### Problem to work on
Write out the listing below again, precisely as it is given.

### Information supplied
============================================================

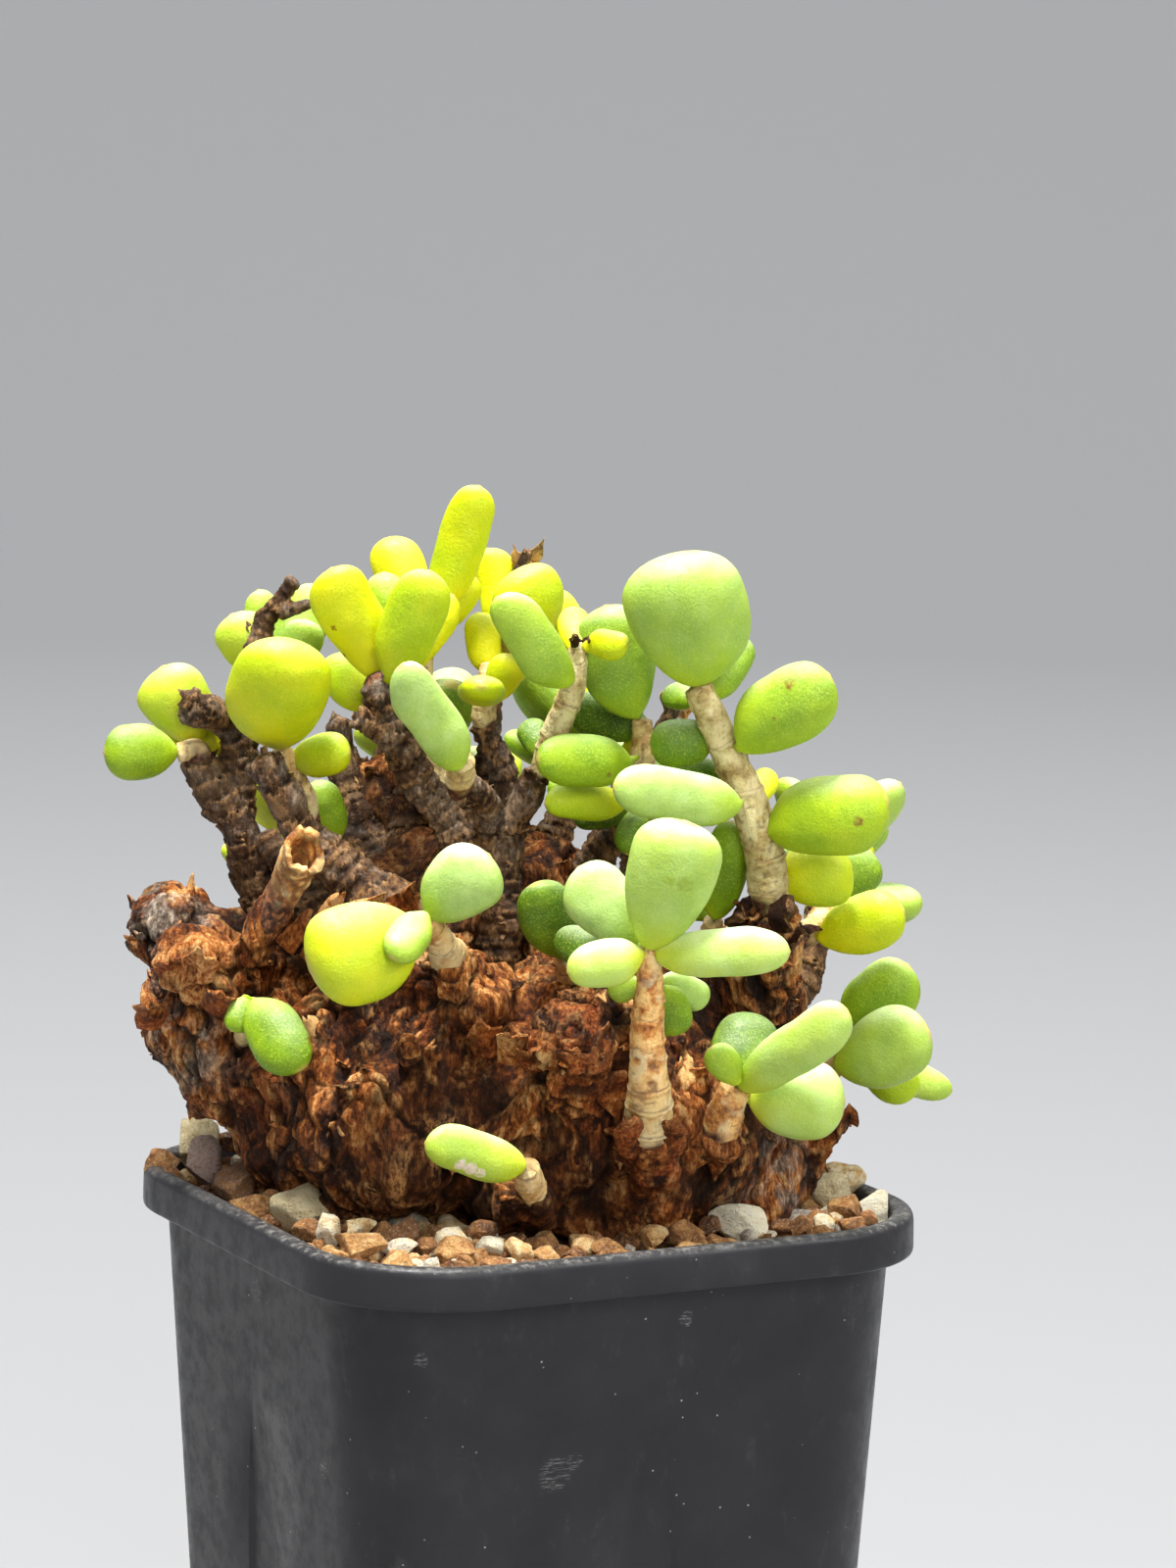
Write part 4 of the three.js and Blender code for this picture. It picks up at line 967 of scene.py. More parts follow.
# Old limbs: route in pixels and depths, radii
LIMBS = [
    ([(300, 1010, 4), (275, 930, 6), (240, 840, 6), (215, 800, 6), (205, 775, 6)], [4.4, 3.0, 2.4, 2.1]),
    ([(245, 850, 7), (242, 780, 7), (225, 733, 5), (190, 722, 3)], [2, 1.7, 1.5, 2]),
    ([(245, 800, 8), (250, 700, 9), (268, 640, 9), (300, 591, 8)], [1.8, 1.6, 1.3, 1]),
    ([(286, 625, 8), (317, 617, 7)], [0.9, 0.7]),
    ([(420, 960, -6), (370, 906, -6), (304, 842, -5), (268, 775, -5)], [4.4, 2.7, 2.0, 2.1]),
    ([(330, 940, 1), (286, 876, 3), (272, 852, 4)], [3.2, 2.0, 1.2]),
    ([(480, 930, 2), (470, 850, 0), (430, 800, -1), (400, 740, -2), (386, 700, -2)],
     [3.4, 2.6, 2.4, 2, 1.9]),
    ([(405, 760, -2), (364, 732, -4)], [1.4, 1.3]),
    ([(513, 1000, -3), (511, 900, -2), (505, 830, -1)], [2.7, 2.3, 2.2]),
    ([(506, 850, -1), (490, 815, -5), (470, 798, -8)], [2, 1.7, 1.6]),
    ([(512, 870, 0), (520, 805, 4), (492, 740, 5)], [2, 1.6, 1.4]),
    ([(512, 880, -1), (540, 812, -3), (549, 790, -4)], [2, 1.8, 1.6]),
    ([(560, 990, 2), (595, 900, 3), (640, 840, 2)], [3, 2.2, 1.6]),
    ([(590, 920, 6), (620, 850, 8), (690, 722, 6)], [2, 1.3, 0.9]),
    ([(480, 900, 9), (500, 740, 12), (510, 620, 12), (540, 562, 12)], [2.6, 1.6, 1, 0.7]),
    ([(420, 960, 4), (385, 880, 10), (356, 800, 13), (345, 735, 14)], [5, 3.2, 2, 1.4]),
    ([(450, 960, 6), (425, 880, 10), (415, 800, 12)], [5, 4, 2.2]),
]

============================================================

### Result of the task
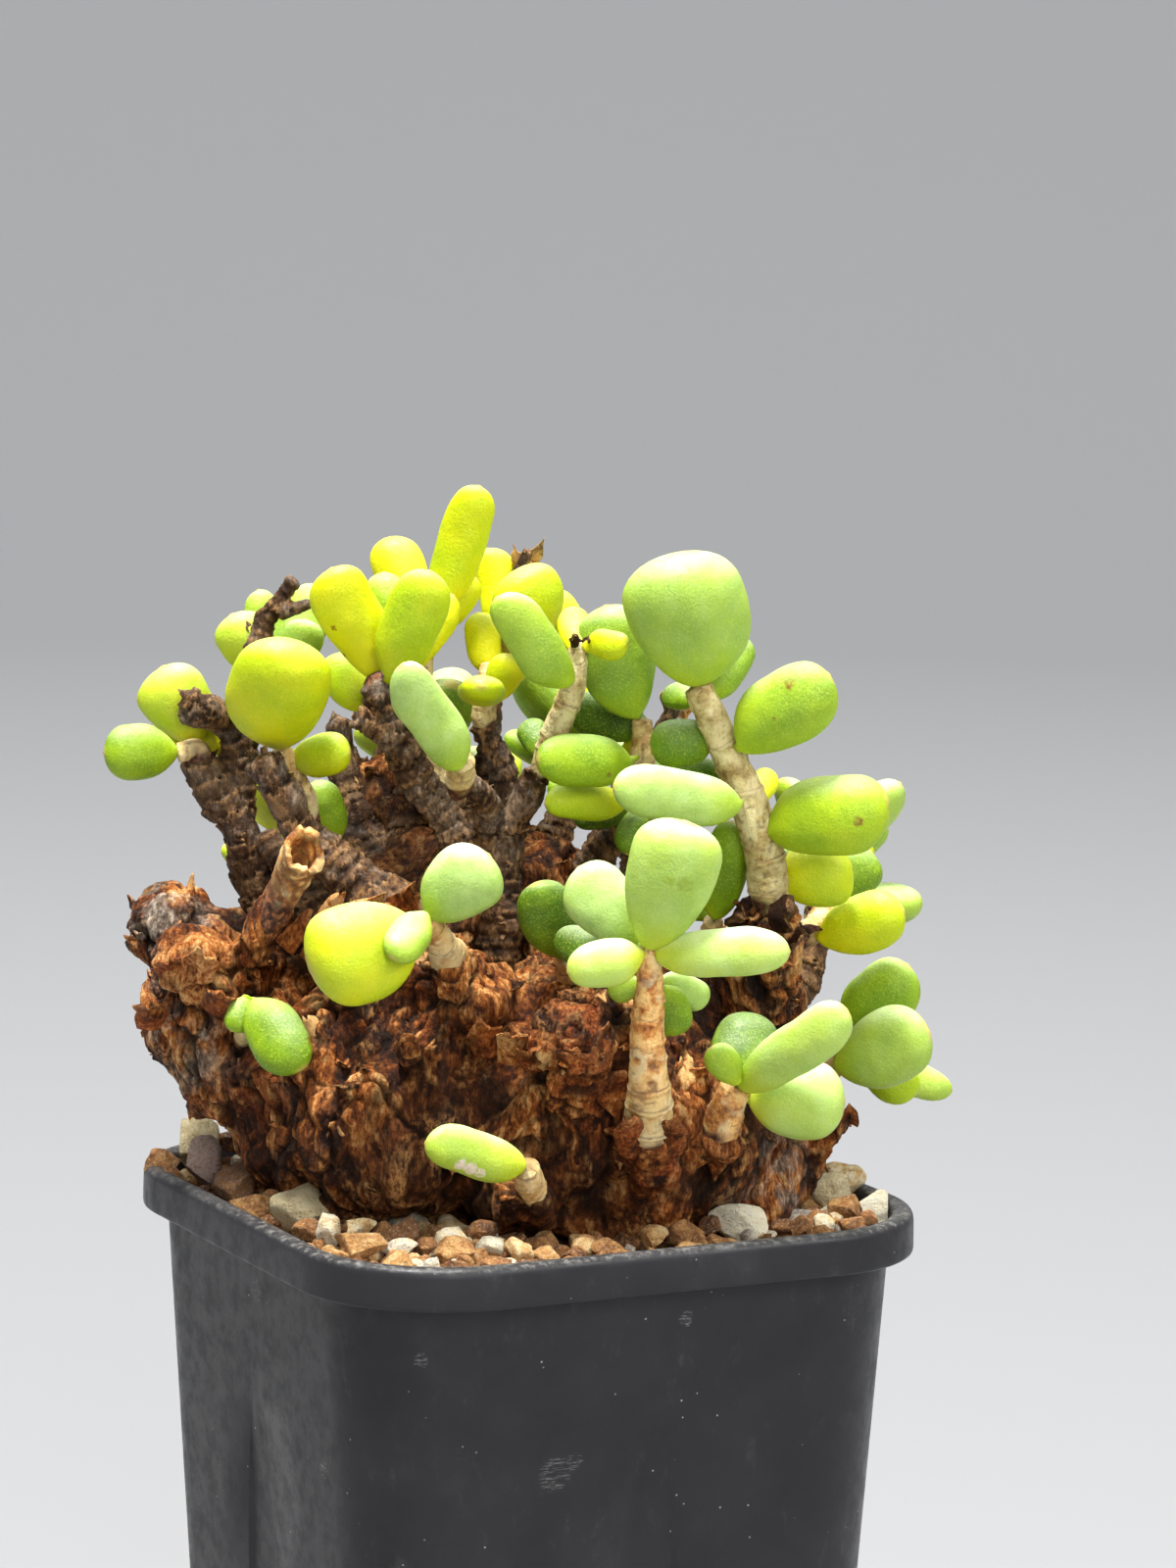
Write part 4 of the three.js and Blender code for this picture. It picks up at line 967 of scene.py. More parts follow.
# Old limbs: route in pixels and depths, radii
LIMBS = [
    ([(300, 1010, 4), (275, 930, 6), (240, 840, 6), (215, 800, 6), (205, 775, 6)], [4.4, 3.0, 2.4, 2.1]),
    ([(245, 850, 7), (242, 780, 7), (225, 733, 5), (190, 722, 3)], [2, 1.7, 1.5, 2]),
    ([(245, 800, 8), (250, 700, 9), (268, 640, 9), (300, 591, 8)], [1.8, 1.6, 1.3, 1]),
    ([(286, 625, 8), (317, 617, 7)], [0.9, 0.7]),
    ([(420, 960, -6), (370, 906, -6), (304, 842, -5), (268, 775, -5)], [4.4, 2.7, 2.0, 2.1]),
    ([(330, 940, 1), (286, 876, 3), (272, 852, 4)], [3.2, 2.0, 1.2]),
    ([(480, 930, 2), (470, 850, 0), (430, 800, -1), (400, 740, -2), (386, 700, -2)],
     [3.4, 2.6, 2.4, 2, 1.9]),
    ([(405, 760, -2), (364, 732, -4)], [1.4, 1.3]),
    ([(513, 1000, -3), (511, 900, -2), (505, 830, -1)], [2.7, 2.3, 2.2]),
    ([(506, 850, -1), (490, 815, -5), (470, 798, -8)], [2, 1.7, 1.6]),
    ([(512, 870, 0), (520, 805, 4), (492, 740, 5)], [2, 1.6, 1.4]),
    ([(512, 880, -1), (540, 812, -3), (549, 790, -4)], [2, 1.8, 1.6]),
    ([(560, 990, 2), (595, 900, 3), (640, 840, 2)], [3, 2.2, 1.6]),
    ([(590, 920, 6), (620, 850, 8), (690, 722, 6)], [2, 1.3, 0.9]),
    ([(480, 900, 9), (500, 740, 12), (510, 620, 12), (540, 562, 12)], [2.6, 1.6, 1, 0.7]),
    ([(420, 960, 4), (385, 880, 10), (356, 800, 13), (345, 735, 14)], [5, 3.2, 2, 1.4]),
    ([(450, 960, 6), (425, 880, 10), (415, 800, 12)], [5, 4, 2.2]),
]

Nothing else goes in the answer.